How do Whales and Dolphins Sleep?

This is one of the more common questions that passengers ask while on safaris with us, and the answer might surprise you!

The first thing to consider about whales and dolphins is that they are conscious breathers. This means that they must choose to come to the surface and take each breath. They do not have a breathing reflex which takes over during periods of unconsciousness or sleep like humans do, so they must actually remain conscious even during rest, or they risk suffocating or drowning.

To get around this, dolphins and whales actually have a few really amazing adaptations which allow them to rest periodically throughout the day or night as conditions and behaviours allow. They enter a state of sleep called ‘unihemispheric slow wave sleep’ or USWS. Essentially, one hemisphere of the brain (and the opposite eye!) sleeps at a time while the other remains in an active state, in order to watch for predators or obstacles, to react to danger, and to signal when to rise to the surface for a breath of fresh air. These periods are taken opportunistically, and it is possible for the animal to move quickly from a state of USWS to full wakefulness if, for example, a predator presents itself.

If undisturbed, it has been shown that dolphins generally prefer to spend about 2 hours for each side to rest at a time, but a few periods like this can be taken during the day or through the night. For example, with the use of EEG (brain activity) readings in bottlenose dolphins, one study found that they spend on average about a third of their day sleeping in this way.

There are a few other behaviours and adaptations which allow this strategy to work quite effectively.

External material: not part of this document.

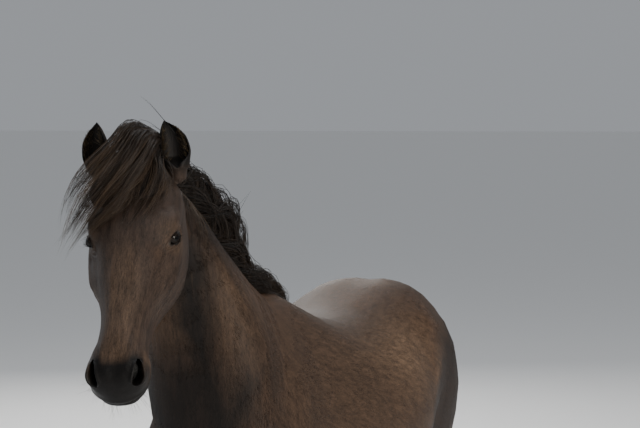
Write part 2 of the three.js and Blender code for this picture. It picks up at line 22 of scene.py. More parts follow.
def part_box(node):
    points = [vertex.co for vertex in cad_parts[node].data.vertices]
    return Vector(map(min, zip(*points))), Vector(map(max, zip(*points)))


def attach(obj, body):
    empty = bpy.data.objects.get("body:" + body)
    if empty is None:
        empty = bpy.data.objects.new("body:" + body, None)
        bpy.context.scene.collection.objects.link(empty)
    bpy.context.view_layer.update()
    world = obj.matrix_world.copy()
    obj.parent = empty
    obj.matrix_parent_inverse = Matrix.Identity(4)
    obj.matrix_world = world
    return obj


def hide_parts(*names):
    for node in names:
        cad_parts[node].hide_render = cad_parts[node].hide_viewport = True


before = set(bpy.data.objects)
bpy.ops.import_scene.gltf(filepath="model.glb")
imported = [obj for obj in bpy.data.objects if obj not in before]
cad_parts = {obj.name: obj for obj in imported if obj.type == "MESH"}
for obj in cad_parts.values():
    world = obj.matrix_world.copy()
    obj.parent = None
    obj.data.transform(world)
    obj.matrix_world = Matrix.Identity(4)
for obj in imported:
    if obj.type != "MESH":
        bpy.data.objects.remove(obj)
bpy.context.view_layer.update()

Array = np.ndarray
# A function of the share along a form and the turn round it, which gives the form's points.
Ring = Callable[[Array, Array], Array]
log = logging.getLogger("horse")
MM = 0.001
WITHERS_HEIGHT = 1382.0
CROUP_HEIGHT = 1346.0
HEAD_YAW = 16.0
FLESH_NODES = ("head", "neck", "trunk", "ear_left", "ear_right", "foreleg_left", "foreleg_right",
               "hindleg_left", "hindleg_right")


class Side(IntEnum):
    """The horse's own left and right, as the sign of x."""

    LEFT = 1
    RIGHT = -1

    @property
    def flip(self) -> Array:
        """Returns what a place on the left is multiplied by to lie on this side."""
        return np.array([self.value, 1, 1])


class Slot(Enum):
    """The material slots."""

    COAT = "coat"
    HAIR = "hair"
    HORN = "horn"
    EYE = "eye"


class Grain(Enum):
    """The node groups that give hair its grain: fine, or laid along the lie of the coat."""

    FINE = "hair_grain"
    LAIN = "lain_grain"


# Arithmetic on arrays of points

def ease(low: float, high: float, value: Array | float) -> Array:
    """Returns the smooth step from 0 at low to 1 at high."""
    part = np.clip((np.asarray(value, float) - low) / (high - low), 0, 1)
    return part * part * (3 - 2 * part)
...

First, as dolphins are highly social animals, they have the advantage of safety in numbers. Adult dolphins have a tendency to pair up and swim side-by-side with their companion while resting. Additionally, while some individuals in the pod might be resting and moving quite slowly, others of the group might circle a bit wider, and can alert others to wake if they sense danger, obstacles, or a good opportunity to feed. Dolphins also slow their breathing down considerably when they are sleeping, allowing them to recover energy from rest more efficiently. The number of times that they need to come to the surface for breaths goes from 8-12 per minute while awake down to 3-7 per minute while sleeping.

It has also been shown that species which use USWS do not have a disadvantage in terms of health or brain activity. Dolphins actually compensate for the lack of complete sleep due to their efficient immune systems, brain plasticity, ability to thermoregulate (keep their internal body temperature stable), and their brain energy metabolism. All of these things would be significantly compromised for us humans if we did not have complete sleep!

Resting in such a dynamic and unpredictable environment as the ocean presents its challenges, but the mechanisms for whales and dolphins to rest effectively have evolved to meet their needs while keeping them safe.


  • Rasul, N. and Stewart, I. (2019). Oceanographic and Biological Aspects of the Red Sea. 1st ed.  (pp. 305-326). Springer, Cham.
  • Mascetti, G. G. (2016). Unihemispheric sleep and asymmetrical sleep: behavioral, neurophysiological, and functional perspectives. Nature and Science of Sleep, 8, 221.
  • Sekiguchi, Y., Arai, K., & Kohshima, S. (2006). Sleep in continuously active dolphins. Nature, 441(7096), E9-E10.